-- Begin --

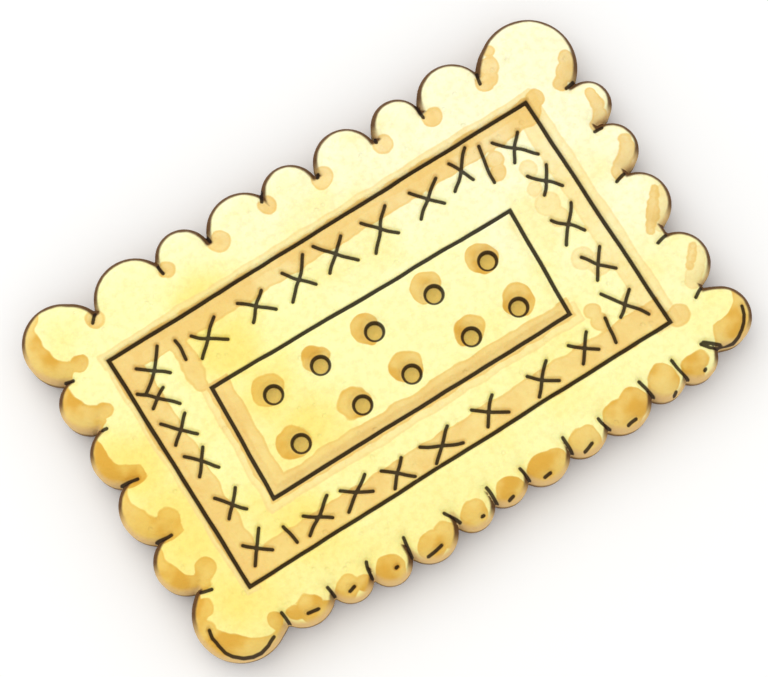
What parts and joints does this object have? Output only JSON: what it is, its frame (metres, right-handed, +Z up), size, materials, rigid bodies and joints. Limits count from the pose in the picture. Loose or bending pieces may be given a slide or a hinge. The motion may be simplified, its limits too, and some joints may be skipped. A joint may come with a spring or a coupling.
{
  "type": "tea biscuit",
  "caption": "Flat rectangular baked biscuit with a rim of round lobes, a sunk band of pressed crosses and a raised panel with docker holes.",
  "frame": {"origin": "centre of the biscuit's bounding box, on its flat underside", "axes": "+X along the long side, +Y along the short side, +Z up through the stamped face"},
  "size_m": [0.0682, 0.045, 0.0062],
  "materials": {
    "baked_dough": "matt baked biscuit dough, pale butter yellow with golden-tan browning at the edges, lines and holes"
  },
  "bodies": {
    "root": {"biscuit": "baked_dough"}
  },
  "joints": []
}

-- End --

**Work instructions:** Repeat the lines above exactly.

**Full answer:**
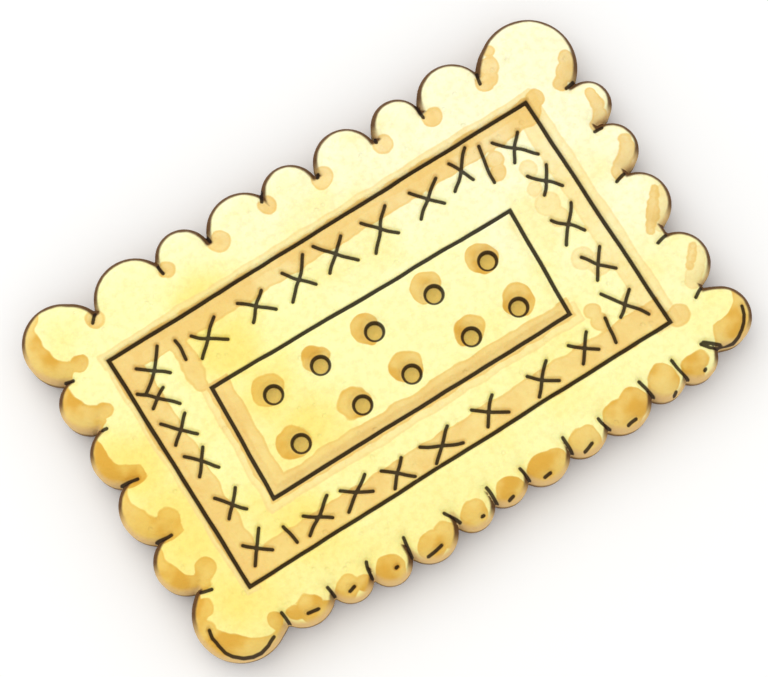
What parts and joints does this object have? Output only JSON: what it is, its frame (metres, right-handed, +Z up), size, materials, rigid bodies and joints. Limits count from the pose in the picture. Loose or bending pieces may be given a slide or a hinge. The motion may be simplified, its limits too, and some joints may be skipped. A joint may come with a spring or a coupling.
{
  "type": "tea biscuit",
  "caption": "Flat rectangular baked biscuit with a rim of round lobes, a sunk band of pressed crosses and a raised panel with docker holes.",
  "frame": {"origin": "centre of the biscuit's bounding box, on its flat underside", "axes": "+X along the long side, +Y along the short side, +Z up through the stamped face"},
  "size_m": [0.0682, 0.045, 0.0062],
  "materials": {
    "baked_dough": "matt baked biscuit dough, pale butter yellow with golden-tan browning at the edges, lines and holes"
  },
  "bodies": {
    "root": {"biscuit": "baked_dough"}
  },
  "joints": []
}